Key point: Moscow's carrier is limping along and it might be better for Russia if it was just replaced.
The Russian navy plans to dry-dock its only aircraft carrier Admiral Kuznetsov in 2020 and conduct extensive repairs on the aging, unreliable vessel.
The plan makes a perverse kind of sense from Moscow’s point of view. But it’s still a bad idea, two experts explained in Proceedings, the professional journal of the U.S. Naval Institute.
“As Russia’s only aircraft carrier and its flagship, the Kuznetsov’s main mission is projecting national prestige,” wrote Richard Moss and Ryan Vest, both instructors at the U.S. Naval War College. “From that perspective, Russia must overhaul her and get her back into service as quickly as possible.”

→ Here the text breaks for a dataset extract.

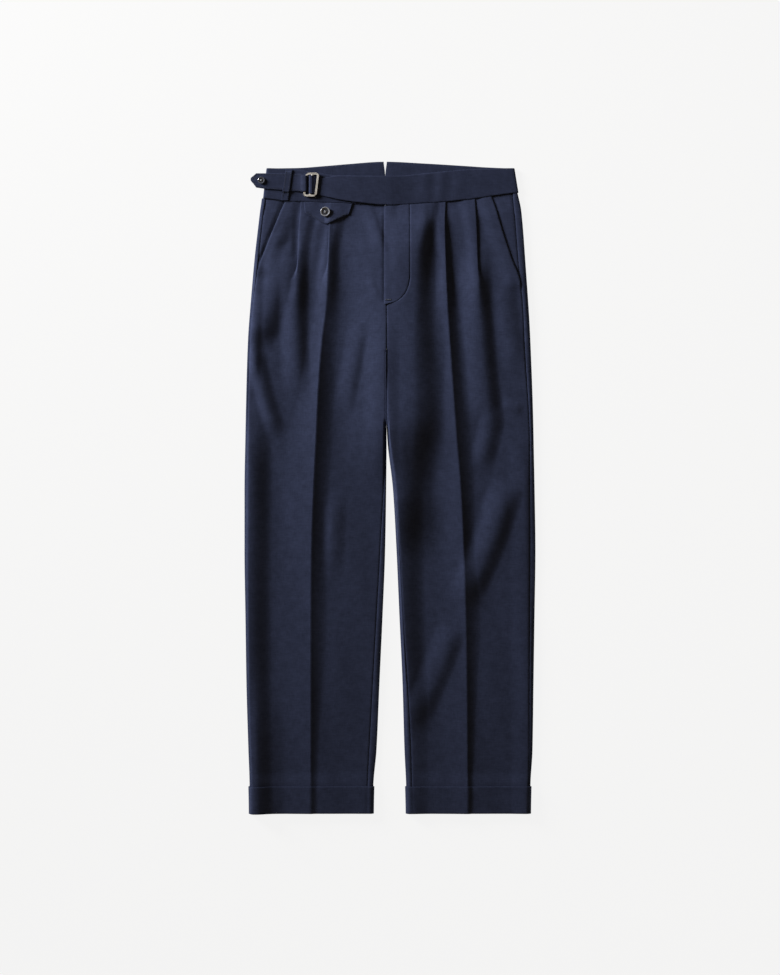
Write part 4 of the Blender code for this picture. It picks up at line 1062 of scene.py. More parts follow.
@dataclass
class Panels:
    """Fronts, backs, pocket facings and fly.

    The numbers of points are those of a row, from the side seam inward. Each size that ends in
    _run is the distance over which something fades in or out.
    """

    right: Leg
    left: Leg
    pleat: Pleat = field(default_factory=Pleat)
    row_step: float = 4.0
    least_step: float = 0.7
    fly_rows: tuple[float, ...] = (838.0, 839.0, 840.2, 841.6, 843.0, 846.0, 849.0)
    side_points: int = 20
    between_points: int = 18
    inside_points: int = 50
    under_points: int = 8
    inner_points: int = 13
    pleat_room: float = 0.6
    clear_of_pleat: float = 2.0
    clear_of_seam: float = 4.0
    seam_steps: tuple[float, ...] = (0.0, 0.5, 1.3, 2.6)
    facing_steps: tuple[float, ...] = (0.0, 0.3, 0.78)
    facing_points: int = 10
    facing_start: float = 1.0
    facing_next: float = 5.0
    facing_foot: float = 0.35
    facing_run: float = 60.0
    tuck_start: float = 4.0
    tuck_run: float = 7.5
    tuck_up_run: float = 20.0
    strip_shares: tuple[float, ...] = (0.0, 0.15, 0.35, 0.6, 0.85)
    inseam_shares: tuple[float, ...] = (0.3, 0.6, 0.85, 1.0)
    seam_dip: float = 0.45
    seam_width: float = 2.2
    pressed_seam: float = 0.15
    pressed_up: float = 590.0
    pressed_run: float = 60.0
    tight_up: float = 560.0
    tight_run: float = 70.0
    crotch_sink: float = 1.3
    crotch_run: float = 9.0
    inner_flat: float = 7.6
    fly_edge: float = -9.6
    fly_end: float = 838.0
    fly_lift: float = 1.25
    fly_under: float = 7.0
    fly_tuck: float = 1.1
    fly_own_start: float = 2.0
    fly_own_run: float = 14.0
    fly_dip: float = 0.6

    def rows(self) -> np.ndarray:
        """Levels of the panels' rows, closer where the cut changes quickly."""
        legs = np.arange(FIRST_ROW, CROTCH_UP - 5.0, self.row_step)
        hips = np.arange(CROTCH_UP + self.row_step, SEAM_LEVEL - 1.0, self.row_step)
        special = [CROTCH_UP - 3.0, CROTCH_UP, *self.fly_rows, SEAM_LEVEL]
        levels = np.unique(np.concatenate([legs, hips, special]))
        return levels[np.concatenate([[True], np.diff(levels) > self.least_step])]

    def open_share(self, row: float) -> float:
        """How open the inseam's groove is; it is pressed flat where the legs touch."""
        return float(blend(1.0, self.pressed_seam,
                           smooth((row - self.pressed_up) / self.pressed_run)))

    def inner_edge(self, leg: Leg, row: float) -> float:
        """Where a front ends toward the middle, as a distance from the middle."""
        if row < CROTCH_UP - 1.0:
            return float(leg.inseam_out(row)) + self.open_share(row) * SEAM / 2
        if row < self.fly_end + 0.5:
            return MIDDLE * leg.sign + HAIR
        if leg.side is Side.RIGHT:
            return -(self.fly_edge + self.fly_under)
        return float(FLY_LINE(row)) + SEAM / 2

    def front_row(self, leg: Leg, row: float) -> np.ndarray:
        """Middle line of a front, from the pocket mouth or side seam inward."""
        inner = self.inner_edge(leg, row)
        turns = self.pleat.line(row)
        rise = self.pleat.rise_at(row)
        first = float(leg.pleat_line(row))
        second = float(leg.sizes["crease"](row))
        room = self.pleat_room * (first - second)
        turns[:, 0] *= min(1.0, room / max(turns[:, 0].max(), TINY))
        edge = float(leg.front_edge(row))
        foot = first + turns[0, 0]
        foot_in = second + turns[0, 0]
        near = max(foot, first) + self.clear_of_pleat
        near_in = max(foot_in, second) + self.clear_of_pleat
        seam = np.array(self.seam_steps)
        pocket_side = np.concatenate([
            edge - seam, np.linspace(edge - self.clear_of_seam, near, self.side_points)])
        between = np.linspace(first, near_in, self.between_points)[1:]
        inside = np.linspace(second, inner + self.clear_of_seam, self.inside_points)[1:]
        inner_seam = inner + seam[::-1]
        out = np.concatenate([pocket_side, first + turns[:, 0], between, second + turns[:, 0],
                              inside, inner_seam])
        layer = np.concatenate([
            np.zeros(len(pocket_side)), turns[:, 1],
            self.pleat.settled(between, foot, first, rise), turns[:, 1],
            self.pleat.settled(inside, foot_in, second, rise), np.zeros(len(inner_seam))])
        x = out * leg.sign
        up = height_at(x, row, Seam.FRONT) - SEAM * (row > SEAM_LEVEL - TOUCH)
        z = leg.top(x, up) + layer + leg.pocket_lift(out, row)
        inner_dip = self.open_share(row) if row < CROTCH_UP else 1.0
        z = z - np.maximum(self.dip(edge - out), inner_dip * self.dip(out - inner))
        if leg.side is Side.RIGHT:
            z = z - self.tucked(x, row)
        return np.stack([x, up, z], axis=1)

    def tucked(self, x: np.ndarray, row: float) -> np.ndarray:
        """The right front sinks where it goes under the fly."""
        below = smooth((row - self.fly_end) / 10.0) * smooth((SEAM_LEVEL - 2.0 - row) / 24.0)
        return self.fly_tuck * below * smooth((x - self.fly_edge + 4.5) / 5.0)

    def dip(self, from_edge: np.ndarray) -> np.ndarray:
        """Cloth turns down into a seam."""
        return self.seam_dip * (1.0 - smooth(from_edge / self.seam_width))

    def back_row(self, leg: Leg, row: float) -> np.ndarray:
        """Middle line of a back: side seam, roll, underside and inner edge."""
        lift = float(leg.hem_lift(row))
        under = UNDER_Z + lift
        outer = float(leg.sizes["outer"](row))
        seam = float(leg.seam_out(row)) + SEAM / 2
        turn = outer - ROLL - CLOTH / 2
        strip = blend(seam, turn, np.array(self.strip_shares))
        z_strip = leg.top(strip * leg.sign, np.full_like(strip, row)) - self.dip(strip - seam)
        top = float(leg.top(turn * leg.sign, row))
        roll = arc((turn, (top + under) / 2), (ROLL, (top - under) / 2), 0.0, math.pi,
                   ROLL_POINTS)
        if row > CROTCH_UP + 1.0:
            middle = MIDDLE * leg.sign
            last = middle + self.inner_flat
            inner = np.linspace(last, middle, self.inner_points)
            tail = np.stack([inner, np.full_like(inner, under)], axis=1)
        else:
            last, tail = self.inner_tail(leg, row, under)
        flat = blend(turn, last, np.linspace(0.0, 1.0, self.under_points)[1:-1])
        under_line = np.stack([flat, np.full_like(flat, under)], axis=1)
        upper = np.concatenate([np.stack([strip, z_strip], axis=1), roll])
        lower = np.concatenate([under_line, tail])
        x_upper, x_lower = upper[:, 0] * leg.sign, lower[:, 0] * leg.sign
        up = np.concatenate([height_at(x_upper, row, Seam.FRONT),
                             height_at(x_lower, row, Seam.BACK)])
        return np.stack([np.concatenate([x_upper, x_lower]), up,
                         np.concatenate([upper[:, 1], lower[:, 1]])], axis=1)

    def inner_tail(self, leg: Leg, row: float, under: float) -> tuple[float, np.ndarray]:
        """Inner end of a back's row below the crotch: its roll and the strip up to the inseam.

        Args:
            leg: The leg.
            row: The row.
            under: Height of the underside there.

        Returns:
            Where the underside ends, and rows of distance and height from there on.
        """
        roll_half = float(blend(ROLL, TIGHT_ROLL, smooth((row - self.tight_up) / self.tight_run)))
        turn = float(leg.sizes["inner"](row)) + roll_half + CLOTH / 2
        pressed = self.open_share(row)
        seam = float(leg.inseam_out(row)) - pressed * SEAM / 2
        top = float(leg.top(turn * leg.sign, row))
        roll = arc((turn, (top + under) / 2), (-roll_half, (top - under) / 2), math.pi, 0.0,
                   ROLL_POINTS)
        strip = blend(turn, seam, np.array(self.inseam_shares))
        z = leg.top(strip * leg.sign, np.full_like(strip, row)) - pressed * self.dip(seam - strip)
        z = z - self.crotch_sink * smooth(1.0 - (CROTCH_UP - row) / self.crotch_run)
        return turn, np.concatenate([roll, np.stack([strip, z], axis=1)])

    def build_front(self, leg: Leg, cloth: bpy.types.Material) -> bpy.types.Object:
        """Make a front."""
        wall = ClothWall(np.stack([self.front_row(leg, row) for row in self.rows()]), CLOTH)
        name = "front_" + leg.side.word
        return cloth_piece(wall, name + "_panel", cloth, name, "back_" + leg.side.word)

    def build_back(self, leg: Leg, cloth: bpy.types.Material) -> bpy.types.Object:
        """Make a back."""
        wall = ClothWall(np.stack([self.back_row(leg, row) for row in self.rows()]), CLOTH)
        name = "back_" + leg.side.word
        return cloth_piece(wall, name + "_panel", cloth, name, "floor")

    def build_facing(self, leg: Leg, cloth: bpy.types.Material) -> bpy.types.Object:
        """Make the pocket's facing, from the side seam to a little way under the mouth."""
        end = leg.slant_end
        near_seam = np.array(self.facing_steps)
        rows = []
        for row in [end + self.facing_start,
                    *(r for r in self.rows() if r > end + self.facing_next)]:
            outer = float(leg.seam_out(row)) - SEAM / 2
            under = leg.pocket_under * min(1.0, self.facing_foot + (row - end) / self.facing_run)
            inner = min(float(leg.mouth(row)), outer - 1.0) - under
            out = np.concatenate([outer - near_seam,
                                  np.linspace(outer - 1.5, inner, self.facing_points)])
            x = out * leg.sign
            up = height_at(x, row, Seam.FRONT)
            tuck = (leg.pocket_tuck * smooth((row - end - self.tuck_start) / self.tuck_up_run)
                    * (1.0 - smooth((out - leg.mouth(row)) / self.tuck_run)))
            z = leg.top(x, up) - self.dip(outer - out) - tuck
            rows.append(np.stack([x, up, z], axis=1))
        name = "pocket_facing_" + leg.side.word
        return cloth_piece(ClothWall(np.stack(rows), CLOTH), name + "_cloth", cloth, name,
                           "back_" + leg.side.word)

    def build_fly(self, cloth: bpy.types.Material) -> bpy.types.Object:
        """Make the fly, from its opening edge on the other front to the curve that ends it."""
        shares = np.concatenate([[0.0, 0.02, 0.06], np.linspace(0.12, 0.9, 14),
                                 [0.95, 0.985, 1.0]])
        rows = []
        for row in [r for r in self.rows() if r >= self.fly_end]:
            right = float(FLY_LINE(row)) - SEAM / 2
            x = blend(self.fly_edge, right, shares)
            up = height_at(x, row, Seam.FRONT)
            own = smooth((x - self.fly_edge - self.fly_under - self.fly_own_start)
                         / self.fly_own_run)
            z = self.right.top(x, up) + self.fly_lift - self.tucked(x, row)
            z = blend(z, self.left.top(x, up), own)
            edge = np.minimum(x - self.fly_edge, right - x)
            rows.append(np.stack([x, up, z - self.fly_dip * self.dip(edge)], axis=1))
        return cloth_piece(ClothWall(np.stack(rows), CLOTH), "fly_placket", cloth, "fly",
                           "front_right")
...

But from the perspective of utility to current Russian navy strategy, “Kuzya” is a huge resource sump that will never offer as much value as several Yasen-class fast attack submarines or a squadron of small, lethal missile patrol boats.
She has never performed her original mission of extending Russia’s defensive perimeter, nor has she been a reliable power projection platform. The ship has suffered her share of power plant, hull, aircraft launch and recovery, electrical and mechanical problems and is expensive to man and maintain.
Kuznetsov commissioned in 1990. Problems plagued the ship from the beginning. One of Kuznetsov’s major weaknesses is her lack of catapults for launching her fighters. Another is her powerplant. The vessel is powered by steam turbines and turbo-pressurized boilers that Defense Industry Daily generously described as “defective.”
Her pipes are bad. “When it’s this cold, water freezes everywhere including pipes which may cause a rupture,” English Russia reported. “To prevent this, they just don’t supply almost 60 percent of the cabins with water (neither in winter nor in summer). The situation with latrines is just as bad. The ship has over 50 latrines [for 1,900 crew] but half of them are closed.”
Kuznetsov rarely goes to sea and conducted just six patrols between 1991 and 2015. During a 2016 mission off of Syria, the ship’s air wing lost two jets in just three weeks.
Before late 2018, Moscow planned on extending the service lives of Kuznetsov and other warships from the 1980s in order to complement the newer, smaller vessels.
But Kuznetsov in October 2018 suffered serious damage at the 82nd Repair Shipyard in Roslyakovo, a northern port city, when the PD-50 dry-dock sank while the carrier was aboard for repairs.
Swedish-built PD-50 was the only large dry-dock capable of supporting the Russian northern fleet’s largest warships. Russia's other large dry-docks are thousands of miles from the fleet's main northern bases.
Moving the docks, or the ships needing repair, could be prohibitively difficult, expensive and time-consuming. Beside the cost, foreign sanctions complicate the acquisition of a dock similar to PD-50.
According to the newspaper Izvestia, the Kremlin considered just decommissioning Kuznetsov rather than spending the money to acquire a new dry-dock, move an existing dock or the carrier or find some other way of repairing the aging, unreliable and accident-prone flattop.
“Not everyone considers the continuation of repair to be appropriate,” a navy source reportedly told Izvestia. “There are different opinions, including those that boil down to the fact that with this money it is better to build a pair of frigates or a nuclear submarine.”
By spring 2019 a plan reportedly was in place to assemble a new dry-dock that in theory could accommodate the carrier, Moss and Vest explained. The No. 35 Ship Repair Plant in Murmansk in northern Russia has two, adjacent 200-meter-long dry-docks that yard workers could combine in order to fit Kuznetsov.
“However, the modifications may not be as easy as the source would have us believe,” Moss and Vest wrote. “Even after the two dry-docks are combined, they will have to be lengthened to accommodate the 305-meter ... aircraft carrier, and a new gate structure of the combined dock will have to be custom fabricated.”
Considering the labor and expense involved, the work might not proceed according to the current schedule. “Considering the necessary dry-dock modifications, the current fiscal realities the Russian government is facing under sanctions and lower oil prices and endemic corruption, the Kuznetsov may be undergoing modernization for the foreseeable future,” Moss and Vest explained.
Even if Kuznetsov can be repaired, the navy most likely strictly will use the carrier as a training ship, a Kremlin source told Belsat, a Belarusian news agency.
As Americans, Moss and Vest sarcastically advised Moscow to continue pouring money and effort into Kuznetsov. “Russia will be doing NATO and the U.S. Navy a huge favor if it decides to spend the money, repair-yard time, and human capital needed to overhaul the ski-jump-ramp carrier that is clearly an albatross of the Cold War era.”